== RECORDS FOR THE TASK

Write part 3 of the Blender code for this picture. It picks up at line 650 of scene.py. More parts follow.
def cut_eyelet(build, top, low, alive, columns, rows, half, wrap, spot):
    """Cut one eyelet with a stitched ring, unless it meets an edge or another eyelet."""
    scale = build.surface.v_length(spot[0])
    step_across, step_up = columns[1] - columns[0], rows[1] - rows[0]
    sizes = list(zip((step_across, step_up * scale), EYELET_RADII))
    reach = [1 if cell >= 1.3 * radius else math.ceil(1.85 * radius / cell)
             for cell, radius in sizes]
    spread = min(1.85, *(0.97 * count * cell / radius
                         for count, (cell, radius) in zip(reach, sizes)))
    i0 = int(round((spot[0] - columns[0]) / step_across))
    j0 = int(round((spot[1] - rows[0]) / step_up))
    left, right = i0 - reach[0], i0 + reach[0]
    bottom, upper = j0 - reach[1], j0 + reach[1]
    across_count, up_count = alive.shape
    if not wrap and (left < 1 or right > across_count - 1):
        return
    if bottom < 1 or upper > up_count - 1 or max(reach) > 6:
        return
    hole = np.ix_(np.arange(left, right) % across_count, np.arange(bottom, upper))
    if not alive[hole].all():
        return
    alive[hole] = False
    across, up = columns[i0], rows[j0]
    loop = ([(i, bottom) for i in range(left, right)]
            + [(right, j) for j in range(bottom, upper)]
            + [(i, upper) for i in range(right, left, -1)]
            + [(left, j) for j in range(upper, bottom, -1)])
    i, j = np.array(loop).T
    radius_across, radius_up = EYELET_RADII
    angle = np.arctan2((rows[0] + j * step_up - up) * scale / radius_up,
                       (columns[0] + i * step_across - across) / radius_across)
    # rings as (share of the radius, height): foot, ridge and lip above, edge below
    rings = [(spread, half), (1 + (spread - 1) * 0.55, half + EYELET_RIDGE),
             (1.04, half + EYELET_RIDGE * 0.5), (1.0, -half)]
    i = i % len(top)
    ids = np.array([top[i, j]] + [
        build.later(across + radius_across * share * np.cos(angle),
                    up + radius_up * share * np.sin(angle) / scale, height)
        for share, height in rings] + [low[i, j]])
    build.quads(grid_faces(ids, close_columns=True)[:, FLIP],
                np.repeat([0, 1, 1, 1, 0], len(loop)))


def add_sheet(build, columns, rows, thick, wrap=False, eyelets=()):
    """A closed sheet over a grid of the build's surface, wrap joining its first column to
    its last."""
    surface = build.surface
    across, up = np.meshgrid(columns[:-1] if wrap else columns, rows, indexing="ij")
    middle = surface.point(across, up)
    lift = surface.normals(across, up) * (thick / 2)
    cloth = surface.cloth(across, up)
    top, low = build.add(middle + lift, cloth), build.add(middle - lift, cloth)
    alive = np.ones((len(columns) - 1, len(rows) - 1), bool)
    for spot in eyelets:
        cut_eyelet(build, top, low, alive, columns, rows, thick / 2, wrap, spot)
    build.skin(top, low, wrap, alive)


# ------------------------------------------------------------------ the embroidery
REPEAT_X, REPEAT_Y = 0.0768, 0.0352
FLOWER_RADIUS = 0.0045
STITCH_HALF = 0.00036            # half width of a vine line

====
== RECORDS FOR THE TASK

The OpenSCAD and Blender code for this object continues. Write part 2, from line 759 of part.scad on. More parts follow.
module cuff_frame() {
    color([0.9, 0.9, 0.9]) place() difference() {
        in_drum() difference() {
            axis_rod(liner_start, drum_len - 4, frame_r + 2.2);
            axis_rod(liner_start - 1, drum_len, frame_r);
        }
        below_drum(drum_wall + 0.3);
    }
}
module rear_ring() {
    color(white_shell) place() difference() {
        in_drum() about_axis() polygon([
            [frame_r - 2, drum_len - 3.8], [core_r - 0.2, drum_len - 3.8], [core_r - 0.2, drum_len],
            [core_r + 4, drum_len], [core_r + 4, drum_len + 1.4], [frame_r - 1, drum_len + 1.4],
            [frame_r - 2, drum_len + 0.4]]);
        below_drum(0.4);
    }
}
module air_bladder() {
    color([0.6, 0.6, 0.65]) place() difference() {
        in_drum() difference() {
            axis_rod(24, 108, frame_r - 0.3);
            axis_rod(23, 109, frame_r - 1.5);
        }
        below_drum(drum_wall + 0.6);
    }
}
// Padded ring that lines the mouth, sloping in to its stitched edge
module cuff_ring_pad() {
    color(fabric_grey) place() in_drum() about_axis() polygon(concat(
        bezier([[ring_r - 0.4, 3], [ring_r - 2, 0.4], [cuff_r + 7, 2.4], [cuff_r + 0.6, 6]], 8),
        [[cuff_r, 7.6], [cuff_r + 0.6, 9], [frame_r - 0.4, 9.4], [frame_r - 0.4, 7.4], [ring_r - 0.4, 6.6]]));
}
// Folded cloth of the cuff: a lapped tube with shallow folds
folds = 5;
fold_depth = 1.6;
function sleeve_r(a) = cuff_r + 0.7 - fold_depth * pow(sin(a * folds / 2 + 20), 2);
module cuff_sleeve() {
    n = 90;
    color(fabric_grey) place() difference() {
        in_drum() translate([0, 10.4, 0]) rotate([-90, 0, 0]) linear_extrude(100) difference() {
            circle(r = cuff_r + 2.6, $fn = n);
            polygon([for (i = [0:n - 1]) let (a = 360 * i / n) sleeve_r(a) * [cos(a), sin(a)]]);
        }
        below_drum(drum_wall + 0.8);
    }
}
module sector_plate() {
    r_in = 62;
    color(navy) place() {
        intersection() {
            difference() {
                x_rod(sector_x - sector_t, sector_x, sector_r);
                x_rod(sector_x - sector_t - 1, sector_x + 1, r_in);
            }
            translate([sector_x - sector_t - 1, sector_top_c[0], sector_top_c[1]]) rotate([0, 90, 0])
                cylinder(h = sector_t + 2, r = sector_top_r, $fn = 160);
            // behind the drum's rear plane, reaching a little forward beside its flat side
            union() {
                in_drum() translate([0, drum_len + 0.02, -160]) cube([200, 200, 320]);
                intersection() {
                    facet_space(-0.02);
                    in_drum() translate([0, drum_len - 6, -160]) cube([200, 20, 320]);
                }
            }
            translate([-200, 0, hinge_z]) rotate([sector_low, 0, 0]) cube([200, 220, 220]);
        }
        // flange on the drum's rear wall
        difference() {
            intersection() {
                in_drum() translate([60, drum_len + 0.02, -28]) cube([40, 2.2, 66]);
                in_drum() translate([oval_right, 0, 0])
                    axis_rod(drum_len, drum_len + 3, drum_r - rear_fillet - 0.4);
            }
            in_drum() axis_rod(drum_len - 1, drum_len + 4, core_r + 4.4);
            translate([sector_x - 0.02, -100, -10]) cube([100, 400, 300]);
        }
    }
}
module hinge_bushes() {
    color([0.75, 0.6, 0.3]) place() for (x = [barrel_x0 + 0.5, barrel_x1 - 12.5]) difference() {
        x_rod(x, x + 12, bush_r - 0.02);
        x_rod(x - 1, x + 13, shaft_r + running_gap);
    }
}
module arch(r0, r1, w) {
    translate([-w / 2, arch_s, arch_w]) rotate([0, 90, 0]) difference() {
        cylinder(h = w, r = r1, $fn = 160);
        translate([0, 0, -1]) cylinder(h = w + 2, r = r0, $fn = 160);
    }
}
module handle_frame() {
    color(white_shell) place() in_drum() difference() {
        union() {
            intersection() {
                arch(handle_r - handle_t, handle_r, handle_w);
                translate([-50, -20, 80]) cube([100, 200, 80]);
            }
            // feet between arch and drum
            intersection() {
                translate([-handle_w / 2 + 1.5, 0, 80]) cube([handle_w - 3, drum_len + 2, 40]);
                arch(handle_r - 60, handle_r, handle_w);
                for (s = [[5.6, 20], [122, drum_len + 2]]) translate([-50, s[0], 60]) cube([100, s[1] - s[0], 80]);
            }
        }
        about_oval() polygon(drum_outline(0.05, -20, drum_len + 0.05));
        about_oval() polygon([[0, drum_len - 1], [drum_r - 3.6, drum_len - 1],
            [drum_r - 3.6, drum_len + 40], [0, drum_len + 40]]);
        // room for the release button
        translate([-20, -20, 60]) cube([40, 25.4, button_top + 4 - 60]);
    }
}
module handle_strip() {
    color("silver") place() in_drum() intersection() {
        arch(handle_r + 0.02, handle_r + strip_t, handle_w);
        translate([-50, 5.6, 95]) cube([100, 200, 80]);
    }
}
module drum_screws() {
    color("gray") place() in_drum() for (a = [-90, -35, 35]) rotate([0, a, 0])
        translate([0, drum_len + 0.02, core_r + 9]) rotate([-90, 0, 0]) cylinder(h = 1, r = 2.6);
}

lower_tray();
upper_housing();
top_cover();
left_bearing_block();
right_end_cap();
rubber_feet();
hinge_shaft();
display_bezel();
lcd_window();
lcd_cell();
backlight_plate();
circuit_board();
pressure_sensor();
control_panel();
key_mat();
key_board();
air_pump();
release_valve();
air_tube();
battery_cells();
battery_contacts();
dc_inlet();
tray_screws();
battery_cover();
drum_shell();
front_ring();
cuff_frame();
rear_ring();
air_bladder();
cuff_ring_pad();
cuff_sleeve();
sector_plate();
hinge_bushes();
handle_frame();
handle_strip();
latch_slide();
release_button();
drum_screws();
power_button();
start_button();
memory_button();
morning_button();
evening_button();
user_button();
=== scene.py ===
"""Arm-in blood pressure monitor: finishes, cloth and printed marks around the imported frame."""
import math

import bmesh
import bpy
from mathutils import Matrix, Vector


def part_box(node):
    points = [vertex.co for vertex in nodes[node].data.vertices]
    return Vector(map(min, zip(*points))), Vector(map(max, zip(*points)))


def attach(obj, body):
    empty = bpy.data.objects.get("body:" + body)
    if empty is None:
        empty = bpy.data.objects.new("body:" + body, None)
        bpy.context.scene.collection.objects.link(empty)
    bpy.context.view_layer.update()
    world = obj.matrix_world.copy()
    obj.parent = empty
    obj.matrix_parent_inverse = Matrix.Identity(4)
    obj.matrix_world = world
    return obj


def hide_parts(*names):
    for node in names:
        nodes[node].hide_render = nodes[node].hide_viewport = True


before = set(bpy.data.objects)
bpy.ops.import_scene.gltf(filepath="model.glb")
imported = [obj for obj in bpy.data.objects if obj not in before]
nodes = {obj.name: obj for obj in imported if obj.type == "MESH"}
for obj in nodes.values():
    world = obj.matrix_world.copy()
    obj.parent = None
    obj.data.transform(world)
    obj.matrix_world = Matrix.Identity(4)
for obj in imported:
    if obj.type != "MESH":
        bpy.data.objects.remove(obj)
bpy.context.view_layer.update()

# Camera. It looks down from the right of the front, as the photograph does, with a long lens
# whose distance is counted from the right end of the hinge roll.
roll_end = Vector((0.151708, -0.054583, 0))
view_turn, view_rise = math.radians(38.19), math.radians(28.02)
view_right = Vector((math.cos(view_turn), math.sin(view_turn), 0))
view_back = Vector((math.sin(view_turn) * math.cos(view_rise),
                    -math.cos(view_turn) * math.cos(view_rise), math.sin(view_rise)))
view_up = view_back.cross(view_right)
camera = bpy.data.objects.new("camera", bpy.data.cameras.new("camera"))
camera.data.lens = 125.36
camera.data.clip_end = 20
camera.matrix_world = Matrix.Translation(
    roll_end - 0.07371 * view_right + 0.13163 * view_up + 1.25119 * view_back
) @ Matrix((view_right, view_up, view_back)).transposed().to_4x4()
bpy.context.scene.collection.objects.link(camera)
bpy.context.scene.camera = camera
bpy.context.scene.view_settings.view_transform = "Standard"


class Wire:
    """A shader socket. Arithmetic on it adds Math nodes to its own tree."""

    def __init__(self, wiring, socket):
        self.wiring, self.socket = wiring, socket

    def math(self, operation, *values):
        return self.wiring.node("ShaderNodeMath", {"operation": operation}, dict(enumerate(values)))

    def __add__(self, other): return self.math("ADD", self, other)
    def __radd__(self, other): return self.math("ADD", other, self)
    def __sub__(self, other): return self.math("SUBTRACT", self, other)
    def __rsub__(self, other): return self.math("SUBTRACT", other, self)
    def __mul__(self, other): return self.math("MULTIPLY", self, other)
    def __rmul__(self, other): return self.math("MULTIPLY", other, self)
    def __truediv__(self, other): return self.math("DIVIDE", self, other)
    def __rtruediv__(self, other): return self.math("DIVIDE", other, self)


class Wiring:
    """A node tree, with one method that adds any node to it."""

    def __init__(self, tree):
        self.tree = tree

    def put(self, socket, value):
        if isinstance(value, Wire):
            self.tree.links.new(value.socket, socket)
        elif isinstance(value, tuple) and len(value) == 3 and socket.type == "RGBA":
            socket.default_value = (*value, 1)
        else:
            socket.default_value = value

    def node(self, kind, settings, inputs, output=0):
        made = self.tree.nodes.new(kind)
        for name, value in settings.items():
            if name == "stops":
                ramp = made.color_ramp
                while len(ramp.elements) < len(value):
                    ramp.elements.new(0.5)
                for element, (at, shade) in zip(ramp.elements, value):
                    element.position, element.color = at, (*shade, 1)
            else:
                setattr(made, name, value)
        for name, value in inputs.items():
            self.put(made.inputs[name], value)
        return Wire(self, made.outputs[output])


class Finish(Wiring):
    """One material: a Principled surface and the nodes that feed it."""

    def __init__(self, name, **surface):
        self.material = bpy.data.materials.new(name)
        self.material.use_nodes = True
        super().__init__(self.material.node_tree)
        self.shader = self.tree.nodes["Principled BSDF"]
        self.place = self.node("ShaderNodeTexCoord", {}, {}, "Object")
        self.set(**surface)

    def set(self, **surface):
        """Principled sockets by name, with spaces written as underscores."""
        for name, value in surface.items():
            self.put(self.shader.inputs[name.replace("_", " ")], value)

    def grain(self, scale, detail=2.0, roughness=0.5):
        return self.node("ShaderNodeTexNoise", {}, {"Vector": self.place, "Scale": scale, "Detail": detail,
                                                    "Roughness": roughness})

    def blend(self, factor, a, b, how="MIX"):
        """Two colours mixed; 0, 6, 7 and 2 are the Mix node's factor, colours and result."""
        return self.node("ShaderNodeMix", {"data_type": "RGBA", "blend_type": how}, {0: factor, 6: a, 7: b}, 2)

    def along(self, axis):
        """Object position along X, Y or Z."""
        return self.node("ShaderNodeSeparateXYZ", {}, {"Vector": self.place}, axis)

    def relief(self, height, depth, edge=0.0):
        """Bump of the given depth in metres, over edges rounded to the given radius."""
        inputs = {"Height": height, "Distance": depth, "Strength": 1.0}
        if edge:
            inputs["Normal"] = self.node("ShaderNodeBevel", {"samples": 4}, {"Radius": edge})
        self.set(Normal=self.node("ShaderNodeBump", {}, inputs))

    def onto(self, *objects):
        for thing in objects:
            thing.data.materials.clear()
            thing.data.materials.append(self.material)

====

-- STATED EXERCISE --
Give back, exactly as written, each line from the one that contains "lower_tray();" through the one that contains "obj.matrix_world = world".

-- FULL ANSWER --
lower_tray();
upper_housing();
top_cover();
left_bearing_block();
right_end_cap();
rubber_feet();
hinge_shaft();
display_bezel();
lcd_window();
lcd_cell();
backlight_plate();
circuit_board();
pressure_sensor();
control_panel();
key_mat();
key_board();
air_pump();
release_valve();
air_tube();
battery_cells();
battery_contacts();
dc_inlet();
tray_screws();
battery_cover();
drum_shell();
front_ring();
cuff_frame();
rear_ring();
air_bladder();
cuff_ring_pad();
cuff_sleeve();
sector_plate();
hinge_bushes();
handle_frame();
handle_strip();
latch_slide();
release_button();
drum_screws();
power_button();
start_button();
memory_button();
morning_button();
evening_button();
user_button();
=== scene.py ===
"""Arm-in blood pressure monitor: finishes, cloth and printed marks around the imported frame."""
import math

import bmesh
import bpy
from mathutils import Matrix, Vector


def part_box(node):
    points = [vertex.co for vertex in nodes[node].data.vertices]
    return Vector(map(min, zip(*points))), Vector(map(max, zip(*points)))


def attach(obj, body):
    empty = bpy.data.objects.get("body:" + body)
    if empty is None:
        empty = bpy.data.objects.new("body:" + body, None)
        bpy.context.scene.collection.objects.link(empty)
    bpy.context.view_layer.update()
    world = obj.matrix_world.copy()
    obj.parent = empty
    obj.matrix_parent_inverse = Matrix.Identity(4)
    obj.matrix_world = world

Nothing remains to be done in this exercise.